Task details: Among the entries that follow, the required portion opens with the line containing "# Outer turns, which" and closes with the line containing "for node in". Give that portion again exactly, and nothing else.

## start

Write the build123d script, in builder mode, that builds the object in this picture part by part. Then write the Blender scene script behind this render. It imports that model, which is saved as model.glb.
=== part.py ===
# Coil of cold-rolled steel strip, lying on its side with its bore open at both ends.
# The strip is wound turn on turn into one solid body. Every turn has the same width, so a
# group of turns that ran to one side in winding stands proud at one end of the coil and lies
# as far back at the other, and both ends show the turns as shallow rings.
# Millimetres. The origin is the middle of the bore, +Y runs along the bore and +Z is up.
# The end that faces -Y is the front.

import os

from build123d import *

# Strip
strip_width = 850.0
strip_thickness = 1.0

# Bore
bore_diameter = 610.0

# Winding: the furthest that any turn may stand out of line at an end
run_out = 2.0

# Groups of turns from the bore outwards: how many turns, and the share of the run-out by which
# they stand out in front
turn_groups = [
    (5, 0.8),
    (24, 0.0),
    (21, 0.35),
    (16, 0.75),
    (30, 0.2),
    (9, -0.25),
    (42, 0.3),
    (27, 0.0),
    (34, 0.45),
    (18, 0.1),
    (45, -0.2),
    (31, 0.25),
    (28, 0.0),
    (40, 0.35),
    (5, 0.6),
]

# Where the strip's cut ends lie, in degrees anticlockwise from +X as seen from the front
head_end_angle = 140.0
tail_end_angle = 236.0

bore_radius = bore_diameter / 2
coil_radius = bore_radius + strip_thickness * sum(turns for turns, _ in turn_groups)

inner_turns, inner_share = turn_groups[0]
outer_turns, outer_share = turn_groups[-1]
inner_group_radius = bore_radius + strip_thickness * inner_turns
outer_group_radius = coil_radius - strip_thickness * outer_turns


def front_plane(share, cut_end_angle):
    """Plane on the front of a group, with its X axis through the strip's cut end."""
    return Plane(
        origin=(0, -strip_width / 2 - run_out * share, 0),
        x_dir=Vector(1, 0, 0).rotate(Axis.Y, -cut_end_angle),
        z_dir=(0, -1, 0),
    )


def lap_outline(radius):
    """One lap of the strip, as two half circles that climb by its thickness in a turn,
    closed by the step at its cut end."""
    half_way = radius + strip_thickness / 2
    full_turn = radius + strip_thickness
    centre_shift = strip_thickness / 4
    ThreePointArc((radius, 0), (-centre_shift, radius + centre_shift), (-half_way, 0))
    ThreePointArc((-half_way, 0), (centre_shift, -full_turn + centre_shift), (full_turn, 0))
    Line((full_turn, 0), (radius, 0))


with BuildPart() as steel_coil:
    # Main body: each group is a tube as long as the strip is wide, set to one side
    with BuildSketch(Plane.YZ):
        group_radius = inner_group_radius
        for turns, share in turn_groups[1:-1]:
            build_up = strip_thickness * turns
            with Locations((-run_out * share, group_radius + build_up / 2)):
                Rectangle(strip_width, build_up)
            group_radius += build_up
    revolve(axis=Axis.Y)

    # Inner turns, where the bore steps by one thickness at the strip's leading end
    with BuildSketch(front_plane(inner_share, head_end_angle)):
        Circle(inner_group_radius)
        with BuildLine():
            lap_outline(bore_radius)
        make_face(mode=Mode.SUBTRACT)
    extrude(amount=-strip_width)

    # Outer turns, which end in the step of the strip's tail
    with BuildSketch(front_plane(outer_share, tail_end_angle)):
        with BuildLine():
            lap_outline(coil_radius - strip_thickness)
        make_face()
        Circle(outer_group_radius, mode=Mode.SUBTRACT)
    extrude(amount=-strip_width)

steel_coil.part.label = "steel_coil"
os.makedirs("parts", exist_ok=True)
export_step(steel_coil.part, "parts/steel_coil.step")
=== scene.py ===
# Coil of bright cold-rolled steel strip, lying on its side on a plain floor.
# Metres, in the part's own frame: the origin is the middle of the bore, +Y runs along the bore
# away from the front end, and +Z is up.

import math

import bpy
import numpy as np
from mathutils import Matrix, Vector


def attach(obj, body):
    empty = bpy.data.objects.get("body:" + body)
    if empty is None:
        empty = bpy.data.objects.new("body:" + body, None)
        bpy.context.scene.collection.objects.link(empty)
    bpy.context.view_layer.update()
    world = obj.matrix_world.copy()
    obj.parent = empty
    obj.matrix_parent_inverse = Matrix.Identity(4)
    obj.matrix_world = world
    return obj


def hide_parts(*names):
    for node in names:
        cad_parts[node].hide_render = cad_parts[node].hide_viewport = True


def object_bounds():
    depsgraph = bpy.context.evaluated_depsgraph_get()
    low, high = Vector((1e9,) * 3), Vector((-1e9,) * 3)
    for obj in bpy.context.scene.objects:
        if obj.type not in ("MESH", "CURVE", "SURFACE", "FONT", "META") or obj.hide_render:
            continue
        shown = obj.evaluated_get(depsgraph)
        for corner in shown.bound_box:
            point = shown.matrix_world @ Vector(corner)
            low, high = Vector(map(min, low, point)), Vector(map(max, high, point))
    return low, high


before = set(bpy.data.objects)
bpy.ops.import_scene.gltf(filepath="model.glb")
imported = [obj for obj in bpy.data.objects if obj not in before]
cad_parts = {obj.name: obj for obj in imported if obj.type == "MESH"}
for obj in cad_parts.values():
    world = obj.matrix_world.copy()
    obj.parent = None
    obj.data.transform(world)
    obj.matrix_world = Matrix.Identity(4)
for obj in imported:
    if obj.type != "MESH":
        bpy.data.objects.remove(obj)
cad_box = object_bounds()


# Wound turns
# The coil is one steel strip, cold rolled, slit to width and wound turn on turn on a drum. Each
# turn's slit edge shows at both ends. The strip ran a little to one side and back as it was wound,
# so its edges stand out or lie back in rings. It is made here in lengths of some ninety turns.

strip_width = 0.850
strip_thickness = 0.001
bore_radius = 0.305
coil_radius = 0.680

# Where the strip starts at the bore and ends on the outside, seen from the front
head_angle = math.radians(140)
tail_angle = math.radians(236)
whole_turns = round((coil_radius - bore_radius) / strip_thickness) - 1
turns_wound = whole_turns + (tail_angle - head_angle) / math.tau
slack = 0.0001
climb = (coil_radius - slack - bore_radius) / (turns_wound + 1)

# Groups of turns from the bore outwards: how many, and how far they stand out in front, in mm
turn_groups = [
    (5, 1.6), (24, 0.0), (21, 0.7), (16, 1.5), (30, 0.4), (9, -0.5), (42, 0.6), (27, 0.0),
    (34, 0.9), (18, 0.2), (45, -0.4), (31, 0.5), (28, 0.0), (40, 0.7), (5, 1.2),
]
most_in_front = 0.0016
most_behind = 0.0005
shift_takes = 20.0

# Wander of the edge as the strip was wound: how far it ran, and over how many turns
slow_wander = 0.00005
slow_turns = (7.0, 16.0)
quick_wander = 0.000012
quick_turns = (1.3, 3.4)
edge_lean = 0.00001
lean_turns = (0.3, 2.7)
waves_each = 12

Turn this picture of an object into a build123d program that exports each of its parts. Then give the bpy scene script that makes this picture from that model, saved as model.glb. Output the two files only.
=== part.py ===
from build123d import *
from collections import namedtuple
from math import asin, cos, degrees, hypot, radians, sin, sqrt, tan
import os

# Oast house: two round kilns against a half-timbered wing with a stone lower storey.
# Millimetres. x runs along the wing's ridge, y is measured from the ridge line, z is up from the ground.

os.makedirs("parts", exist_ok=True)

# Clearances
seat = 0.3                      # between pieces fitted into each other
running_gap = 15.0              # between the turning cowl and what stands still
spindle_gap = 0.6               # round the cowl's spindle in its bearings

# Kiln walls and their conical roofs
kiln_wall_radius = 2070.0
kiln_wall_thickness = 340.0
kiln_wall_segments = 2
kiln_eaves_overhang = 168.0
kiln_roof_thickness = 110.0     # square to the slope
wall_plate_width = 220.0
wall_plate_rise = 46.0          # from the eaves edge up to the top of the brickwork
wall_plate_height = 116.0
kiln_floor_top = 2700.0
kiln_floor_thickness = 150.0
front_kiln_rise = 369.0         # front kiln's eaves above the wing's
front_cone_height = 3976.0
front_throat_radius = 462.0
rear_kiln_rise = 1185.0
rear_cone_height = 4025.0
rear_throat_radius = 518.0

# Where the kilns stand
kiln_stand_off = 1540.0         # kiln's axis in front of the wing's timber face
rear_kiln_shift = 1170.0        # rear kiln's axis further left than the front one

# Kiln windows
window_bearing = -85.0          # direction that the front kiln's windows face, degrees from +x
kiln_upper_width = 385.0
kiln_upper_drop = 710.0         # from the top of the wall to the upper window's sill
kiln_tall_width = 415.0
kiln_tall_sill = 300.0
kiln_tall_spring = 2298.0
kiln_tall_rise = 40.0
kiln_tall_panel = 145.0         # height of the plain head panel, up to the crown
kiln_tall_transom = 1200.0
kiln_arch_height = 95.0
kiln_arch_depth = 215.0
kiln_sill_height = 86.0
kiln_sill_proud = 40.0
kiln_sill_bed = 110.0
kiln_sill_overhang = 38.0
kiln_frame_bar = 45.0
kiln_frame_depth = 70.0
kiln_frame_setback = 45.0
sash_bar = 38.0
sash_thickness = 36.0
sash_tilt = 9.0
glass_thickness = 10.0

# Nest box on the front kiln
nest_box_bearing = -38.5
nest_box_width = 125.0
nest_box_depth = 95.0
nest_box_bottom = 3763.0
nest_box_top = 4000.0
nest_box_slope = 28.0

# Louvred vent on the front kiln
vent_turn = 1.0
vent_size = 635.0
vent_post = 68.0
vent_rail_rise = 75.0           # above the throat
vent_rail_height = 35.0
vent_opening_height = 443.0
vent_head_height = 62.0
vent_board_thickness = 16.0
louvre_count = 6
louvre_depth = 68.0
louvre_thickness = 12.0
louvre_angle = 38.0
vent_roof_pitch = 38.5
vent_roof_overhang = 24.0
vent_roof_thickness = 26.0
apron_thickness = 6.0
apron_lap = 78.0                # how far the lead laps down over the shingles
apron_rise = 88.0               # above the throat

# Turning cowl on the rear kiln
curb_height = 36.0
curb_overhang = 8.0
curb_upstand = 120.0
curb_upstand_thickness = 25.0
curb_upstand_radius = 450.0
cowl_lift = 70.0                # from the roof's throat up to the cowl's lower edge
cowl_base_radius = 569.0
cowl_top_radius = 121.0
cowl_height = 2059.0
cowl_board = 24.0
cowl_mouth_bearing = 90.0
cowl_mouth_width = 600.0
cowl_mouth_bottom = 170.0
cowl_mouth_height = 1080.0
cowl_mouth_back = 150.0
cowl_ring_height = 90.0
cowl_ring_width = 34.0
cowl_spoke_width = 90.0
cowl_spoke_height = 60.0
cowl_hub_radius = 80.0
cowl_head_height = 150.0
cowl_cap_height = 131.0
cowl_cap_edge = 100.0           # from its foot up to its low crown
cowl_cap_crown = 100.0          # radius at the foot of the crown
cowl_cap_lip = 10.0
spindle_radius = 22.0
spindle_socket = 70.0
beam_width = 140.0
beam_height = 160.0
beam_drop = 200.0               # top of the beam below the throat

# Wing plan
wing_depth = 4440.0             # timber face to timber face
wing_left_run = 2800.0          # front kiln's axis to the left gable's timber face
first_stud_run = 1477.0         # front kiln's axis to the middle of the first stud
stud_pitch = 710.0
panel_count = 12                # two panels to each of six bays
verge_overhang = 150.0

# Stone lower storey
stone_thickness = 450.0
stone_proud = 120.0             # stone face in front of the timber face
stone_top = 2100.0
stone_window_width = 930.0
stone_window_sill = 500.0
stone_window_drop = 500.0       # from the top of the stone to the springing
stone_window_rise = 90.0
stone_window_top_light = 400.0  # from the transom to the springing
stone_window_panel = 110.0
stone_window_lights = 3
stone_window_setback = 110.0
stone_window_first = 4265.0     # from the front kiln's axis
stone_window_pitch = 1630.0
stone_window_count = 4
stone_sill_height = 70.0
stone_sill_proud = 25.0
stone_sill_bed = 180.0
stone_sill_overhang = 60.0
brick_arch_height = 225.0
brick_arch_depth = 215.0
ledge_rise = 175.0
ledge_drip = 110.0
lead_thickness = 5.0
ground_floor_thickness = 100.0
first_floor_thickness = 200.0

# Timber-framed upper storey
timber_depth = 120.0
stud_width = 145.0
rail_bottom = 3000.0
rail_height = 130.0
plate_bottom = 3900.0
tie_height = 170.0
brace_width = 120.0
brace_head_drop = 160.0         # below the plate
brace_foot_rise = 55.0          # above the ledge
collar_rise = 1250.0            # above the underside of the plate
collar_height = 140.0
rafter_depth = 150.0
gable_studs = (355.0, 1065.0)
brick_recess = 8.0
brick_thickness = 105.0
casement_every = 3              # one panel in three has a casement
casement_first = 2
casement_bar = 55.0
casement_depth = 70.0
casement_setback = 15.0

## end

Result of the exercise:
    # Outer turns, which end in the step of the strip's tail
    with BuildSketch(front_plane(outer_share, tail_end_angle)):
        with BuildLine():
            lap_outline(coil_radius - strip_thickness)
        make_face()
        Circle(outer_group_radius, mode=Mode.SUBTRACT)
    extrude(amount=-strip_width)

steel_coil.part.label = "steel_coil"
os.makedirs("parts", exist_ok=True)
export_step(steel_coil.part, "parts/steel_coil.step")
=== scene.py ===
# Coil of bright cold-rolled steel strip, lying on its side on a plain floor.
# Metres, in the part's own frame: the origin is the middle of the bore, +Y runs along the bore
# away from the front end, and +Z is up.

import math

import bpy
import numpy as np
from mathutils import Matrix, Vector


def attach(obj, body):
    empty = bpy.data.objects.get("body:" + body)
    if empty is None:
        empty = bpy.data.objects.new("body:" + body, None)
        bpy.context.scene.collection.objects.link(empty)
    bpy.context.view_layer.update()
    world = obj.matrix_world.copy()
    obj.parent = empty
    obj.matrix_parent_inverse = Matrix.Identity(4)
    obj.matrix_world = world
    return obj


def hide_parts(*names):
    for node in names:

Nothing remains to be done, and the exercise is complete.